July 19, 2026

Trump attacks Amazon on Twitter over tax and jobs

EFE Twitter
Reading Time: 2 minutes

Having a large market share is not illegal in the US – but that hasn’t stopped ill-informed US president Donald Trump from launching an extraordinary attack on Amazon on Twitter.

In a new tweet on Wednesday, Trump said Amazon was causing “great damage to tax-paying retailers,” and costing jobs.

“Towns, cities and states throughout the US are being hurt – many jobs being lost!” Trump tweeted.

The unexplained attack, which appeared to have no contextual relevance, follows earlier attacks during the election campaign during which he promised to pursue the company for antitrust violations should he be elected.

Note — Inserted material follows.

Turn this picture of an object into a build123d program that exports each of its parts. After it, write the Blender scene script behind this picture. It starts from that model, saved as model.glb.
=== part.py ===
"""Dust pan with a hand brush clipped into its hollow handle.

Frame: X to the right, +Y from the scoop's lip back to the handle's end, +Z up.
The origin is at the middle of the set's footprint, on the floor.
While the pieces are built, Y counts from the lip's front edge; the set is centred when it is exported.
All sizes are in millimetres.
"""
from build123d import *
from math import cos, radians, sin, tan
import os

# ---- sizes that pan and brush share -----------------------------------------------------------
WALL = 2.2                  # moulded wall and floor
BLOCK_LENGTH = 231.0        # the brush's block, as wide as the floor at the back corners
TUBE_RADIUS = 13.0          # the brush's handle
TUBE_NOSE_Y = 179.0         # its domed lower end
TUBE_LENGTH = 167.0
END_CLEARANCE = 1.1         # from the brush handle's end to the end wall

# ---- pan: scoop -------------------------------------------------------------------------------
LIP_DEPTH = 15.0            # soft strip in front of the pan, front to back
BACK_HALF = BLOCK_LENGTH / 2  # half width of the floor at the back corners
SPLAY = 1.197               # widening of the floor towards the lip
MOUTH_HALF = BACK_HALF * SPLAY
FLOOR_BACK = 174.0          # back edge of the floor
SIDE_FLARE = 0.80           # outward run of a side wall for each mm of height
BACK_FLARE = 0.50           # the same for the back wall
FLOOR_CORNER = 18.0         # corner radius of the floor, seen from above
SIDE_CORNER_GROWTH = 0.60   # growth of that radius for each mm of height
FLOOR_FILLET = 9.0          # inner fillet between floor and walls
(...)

“Believe me, if I become president, do they have problems. They’re going to have such problems,” Trump said in February 2016.

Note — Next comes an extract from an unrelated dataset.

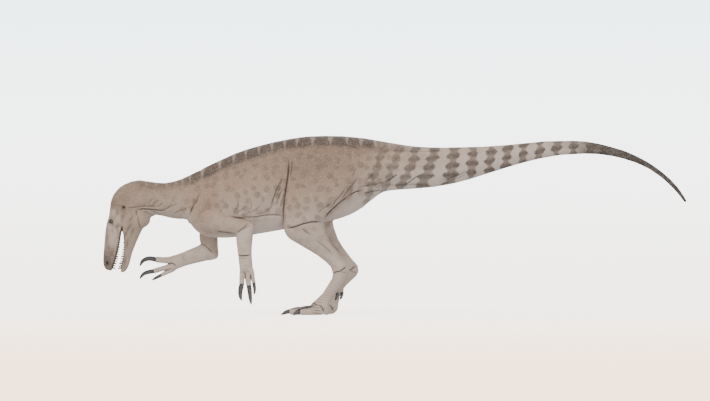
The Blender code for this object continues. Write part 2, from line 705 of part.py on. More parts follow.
def build_head():
    """Skull and jaws as one form, cut apart by the open mouth, with lips, lids, teeth, ears and nostrils."""
    first = spine_rows(NECK[:1])
    stations = [*spine_rows(NECK[1:2]), *first, *spine_rows(HEAD)]
    rows = smooth_rows(stations, 2)[2:]
    whole = add_node("head", loft(rows, HEAD_SIDES, HEAD_FULLNESS, 0.0, GAP), SKIN)
    mouth = helper(loft(mouth_rows(MOUTH_HEIGHTS, MOUTH_SHARE_OF_WIDTH, 0.0), 12, 0.8))
    apply_boolean(whole, [helper(mouth_gap()), mouth], "DIFFERENCE")
    jaw = whole.copy()
    jaw.data = whole.data.copy()
    jaw.name = "lower_jaw"
    bpy.context.scene.collection.objects.link(jaw)

    def forward(faces):
        return -sum(face.calc_center_median().x for face in faces) / len(faces)

    keep_one(whole, forward)
    keep_one(jaw, lambda faces: -forward(faces) if len(faces) > 20 else -100.0)

    sides = (-1, 1)
    extras = [lip(UPPER_MARGIN, side) for side in sides] + teeth(UPPER_MARGIN, 1, UPPER_TEETH)
    extras += [lids(side) for side in sides] + [brow(side) for side in sides]
    apply_boolean(whole, extras, "UNION")
    x, z, out = EYE
    room = EYE_RADIUS + GAP
    cuts = [helper(ellipsoid((x, side * out, z), (room, room, room), 8, 12)) for side in sides]
    cuts += [side_feature(NOSTRIL, NOSTRIL_SIZE, side) for side in sides]
    cuts += [side_feature(EAR, EAR_SIZE, side) for side in sides]
    apply_boolean(whole, cuts, "DIFFERENCE")
    keep_one(whole, size_of)

    apply_boolean(jaw, [lip(LOWER_MARGIN, side) for side in sides] + teeth(LOWER_MARGIN, -1, LOWER_TEETH), "UNION")
    keep_one(jaw, size_of)

    for side, name in ((-1, "eye_left"), (1, "eye_right")):
        radii = (EYE_RADIUS, EYE_RADIUS, EYE_RADIUS)
        shade(add_node(name, ellipsoid((x, side * out, z), radii, 8, 12), EYE_GLOSS))

    build_tongue()
    shade(whole)
    shade(jaw)


def build_tongue():
    """The tongue lies on the floor of the lower jaw's hollow, a little below the lips."""
    rows = mouth_rows(TONGUE_HEIGHTS, TONGUE_SHARE_OF_WIDTH, 2 * GAP)
    tongue = add_node("tongue", loft(rows, 12, 0.8), TONGUE_FLESH)
    above = [(x + TONGUE_BELOW_LIP, z) for x, z in (MOUTH_CORNER, *LOWER_MARGIN)]
    far = [(-3.2, 0.400), (-3.2, 0.950), (above[0][0], 0.950)]
    apply_boolean(tongue, [helper(prism([*above, *far], 0.2))], "DIFFERENCE")
    keep_one(tongue, size_of)
    shade(tongue)


def moved_back(rows, back):
    return [(a + back, b, c + back, *rest) for a, b, c, *rest in rows]


def signed(rows, side, back=0.0):
    """The rows of a limb on its side of the body, moved back along x."""
    return [(a, b, c, d, side * y, *rest) for a, b, c, d, y, *rest in moved_back(rows, back)]


def clear_of_torso(limb, torso_rows):
    """Cuts from a limb what lies inside the torso, and keeps the gap to it."""
    body = helper(loft(torso_rows, BODY_SIDES, TRUNK_FULLNESS, GAP))
    apply_boolean(limb, [body], "DIFFERENCE")
    keep_one(limb, size_of)


def build_arm(side_name, side, stations, fingers, claws, torso_rows):
    """Upper arm, forearm, hand and three clawed fingers."""
    steps = 2
    rows = smooth_rows(signed(stations, side), steps)
    elbow, wrist = ELBOW * steps, WRIST * steps
    upper = add_node(f"upper_arm_{side_name}", loft(rows[:elbow + 1], ARM_SIDES, 0.9, 0.0, 0.0, GAP), SKIN)
    clear_of_torso(upper, torso_rows)
    shade(upper)
    lower = loft(rows[elbow:wrist + 1], ARM_SIDES, 0.9, 0.0, GAP, GAP)
    shade(add_node(f"forearm_{side_name}", lower, SKIN))
    hand = add_node(f"hand_{side_name}", loft(rows[wrist:], ARM_SIDES, 0.9, 0.0, GAP), SKIN)
    y = rows[-1][4]
    # The first finger lies nearest the body and the third farthest from it
    spreads = {"first": -0.014, "second": 0.0, "third": 0.012}
    pieces = []
    for digit in fingers:
        place = y + side * spreads[digit]
        finger_rows, claw_rows = digit_and_claw(fingers[digit], claws[digit], place)
        pieces.append(helper(loft(finger_rows, DIGIT_SIDES, 0.9, 0.0, 0.0, GAP)))
        claw = loft(claw_rows, CLAW_SIDES, 1.0, 0.0, GAP)
        shade(add_node(f"claw_hand_{side_name}_{digit}", claw, CLAW_HORN))
    apply_boolean(hand, pieces, "UNION")
    keep_one(hand, size_of)
    shade(hand)


def toe_rows(length):
    """A toe that points along -X from the origin: pads below, a low arch on top."""
    return [(-share * length, top, -share * length, -press, 0.0, half, 0.42)
            for share, top, press, half in TOE_PROFILE]


def toe_claw_rows(length, centre, half_height, half_width):
    """A low claw that points along -X from the origin and comes down to the floor."""
    rows = []
    count = 5
    tapers = claw_taper(count)
    for k in range(count + 1):
        share = k / count
        thin = tapers[k]
        z = centre + (TOE_CLAW_TIP_HEIGHT - centre) * share ** 1.6
        x = -length * share
        rows.append((x, z + half_height * thin, x, z - half_height * thin * 0.80, 0.0, half_width * thin, 0.45))
    return rows


def build_foot(side_name, side, leg_rows, back):
    """The ball of the foot and three toes, flat where they press on the floor, with three claws."""
    ball = [leg_rows[-1], *signed(RIGHT_BALL if back else BALL, side, back)]
    foot = add_node(f"foot_{side_name}", loft(ball, LEG_SIDES, 0.9, 0.0, GAP), PALE_SKIN)
    leg_y = LEG[-1][4]
    pieces = []
    for toe, (x, out, turn, length) in TOES.items():
        spin = Matrix.Rotation(math.radians(-turn * side), 4, "Z")
        place = Matrix.Translation((x + back, side * (leg_y + out), 0.0)) @ spin
        made = loft(toe_rows(length), TOE_SIDES, 0.85)
        bmesh.ops.transform(made, matrix=place, verts=made.verts)
        pieces.append(helper(made))
        tip = place @ Matrix.Translation((-length, 0.0, 0.0))
        claw = loft(toe_claw_rows(*TOE_CLAWS[toe]), CLAW_SIDES, 1.0, 0.0, 2 * GAP)
        bmesh.ops.transform(claw, matrix=tip, verts=claw.verts)
        shade(add_node(f"claw_foot_{side_name}_{toe}", claw, CLAW_HORN))
    apply_boolean(foot, pieces, "UNION")
    floor = prism(((-1.6, -0.3), (-0.2, -0.3), (-0.2, 0.0), (-1.6, 0.0)), 0.6)
    apply_boolean(foot, [helper(floor)], "DIFFERENCE")
    keep_one(foot, size_of)
    shade(foot)


def build_leg(side_name, side, back, torso_rows):
    """Thigh, shin, shank of the foot with its small first toe, and the foot."""
    rows = signed(LEG, side, back)
    if back:
        shank = [(a, b, c - slim, *rest) for (a, b, c, *rest), slim in zip(rows[ANKLE:], RIGHT_SHANK_SLIM)]
        rows[ANKLE:] = shank
    thigh_rows = smooth_rows(rows[:KNEE + 2], 2)[:KNEE * 2 + 1]
    thigh = add_node(f"thigh_{side_name}", loft(thigh_rows, THIGH_SIDES, 0.9, 0.0, 0.0, GAP), SKIN)
    clear_of_torso(thigh, torso_rows)
    shade(thigh)
    shade(add_node(f"shin_{side_name}", loft(rows[KNEE:ANKLE + 1], LEG_SIDES, 0.9, 0.0, GAP, GAP), SKIN))
    shank_rows = rows[ANKLE:TOE_ROOT + 1]
    shank = add_node(f"shank_{side_name}", loft(shank_rows, LEG_SIDES, 0.9, 0.0, GAP, GAP), PALE_SKIN)
    first_rows, claw_rows = digit_and_claw(FIRST_TOE, FIRST_TOE_CLAW, side * FIRST_TOE_Y)
    toe_back = RIGHT_FIRST_TOE_BACK if back else 0.0
    toe = helper(loft(moved_back(first_rows, toe_back), DIGIT_SIDES, 0.9, 0.0, 0.0, GAP))
    apply_boolean(shank, [toe], "UNION")
    keep_one(shank, size_of)
    shade(shank)
    claw = loft(moved_back(claw_rows, toe_back), CLAW_SIDES, 1.0, 0.0, GAP)
    shade(add_node(f"claw_foot_{side_name}_first", claw, CLAW_HORN))
    build_foot(side_name, side, rows, back)


def main():
    clear_scene()
    trunk = build_trunk()
    for part, _ in trunk.values():
        shade(part)
    torso_rows = trunk["torso"][1]
    build_head()
    build_arm("left", -1, LEFT_ARM, LEFT_FINGERS, LEFT_HAND_CLAWS, torso_rows)
    build_arm("right", 1, RIGHT_ARM, RIGHT_FINGERS, RIGHT_HAND_CLAWS, torso_rows)
    build_leg("left", -1, 0.0, torso_rows)
    build_leg("right", 1, RIGHT_LEG_BACK, torso_rows)


main()
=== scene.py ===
# %% [markdown]
# ## A large-clawed theropod, standing
# This lesson dresses a plain solid model of a living, six-metre theropod dinosaur. The solid has the right
# size and outline, and hard edges between its parts. Here it gets one continuous scaly skin with folds and
# muscles, horn claws, teeth, eyes and a tongue. It is a single still body, so each piece rides on "root".

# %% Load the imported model
import json
import math

import bmesh
import bpy
import numpy as np
from mathutils import Matrix, Vector
from mathutils.bvhtree import BVHTree

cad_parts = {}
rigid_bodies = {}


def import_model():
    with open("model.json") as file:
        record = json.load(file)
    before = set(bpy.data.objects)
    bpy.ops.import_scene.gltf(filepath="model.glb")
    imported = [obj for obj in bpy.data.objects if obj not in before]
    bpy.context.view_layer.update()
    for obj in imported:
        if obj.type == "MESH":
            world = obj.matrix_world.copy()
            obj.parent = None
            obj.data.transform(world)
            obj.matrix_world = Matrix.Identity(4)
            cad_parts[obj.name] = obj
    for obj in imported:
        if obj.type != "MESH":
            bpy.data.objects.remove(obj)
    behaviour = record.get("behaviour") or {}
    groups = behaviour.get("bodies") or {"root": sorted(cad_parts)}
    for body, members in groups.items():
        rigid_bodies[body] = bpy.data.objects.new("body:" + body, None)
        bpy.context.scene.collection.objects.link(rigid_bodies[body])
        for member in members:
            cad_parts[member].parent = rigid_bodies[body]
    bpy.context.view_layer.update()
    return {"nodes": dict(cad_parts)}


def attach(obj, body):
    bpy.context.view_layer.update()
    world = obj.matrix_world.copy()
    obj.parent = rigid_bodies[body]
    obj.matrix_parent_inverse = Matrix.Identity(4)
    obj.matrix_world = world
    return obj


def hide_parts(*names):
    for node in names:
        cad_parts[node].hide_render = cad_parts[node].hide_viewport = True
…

But, as Bloomberg points out, in the US it is not illegal to have a large market share. While online retailing is growing in volume and in share of the total retail industry in the US, Amazon accounts for 30 per cent of e-commerce sales. Every other retailer in the US has the opportunity to sell online and Walmart, especially, is mounting an aggressive challenge to Amazon’s market share. Other online retailers have 70 per cent of the market.

In short: shoppers are spending less in physical stores and more online. They are not shifting from malls to Amazon, per se, as Trump appears to be stating. Furthermore, Amazon is expanding offline, starting to open physical stores. It has also acquired Whole Foods Market and plans to expand that business.

Trump has clearly not researched Amazon’s effect on the economy, either, before tweeting. Firstly, Amazon is collecting sales tax in every state where it is levied – just like every brick-and-mortar retailer (although third-party sales over its platform, accounting for about 50 per cent of sales through its portals, remain exempt via a loophole).

Secondly, Amazon has promised to hire more than 100,000 new staff in the US by 2018, countering some of the jobs lost through America’s shrinking ranks of retail stores.

“In some cases, fired department store workers are ending up at Amazon fulfillment centres,” observed.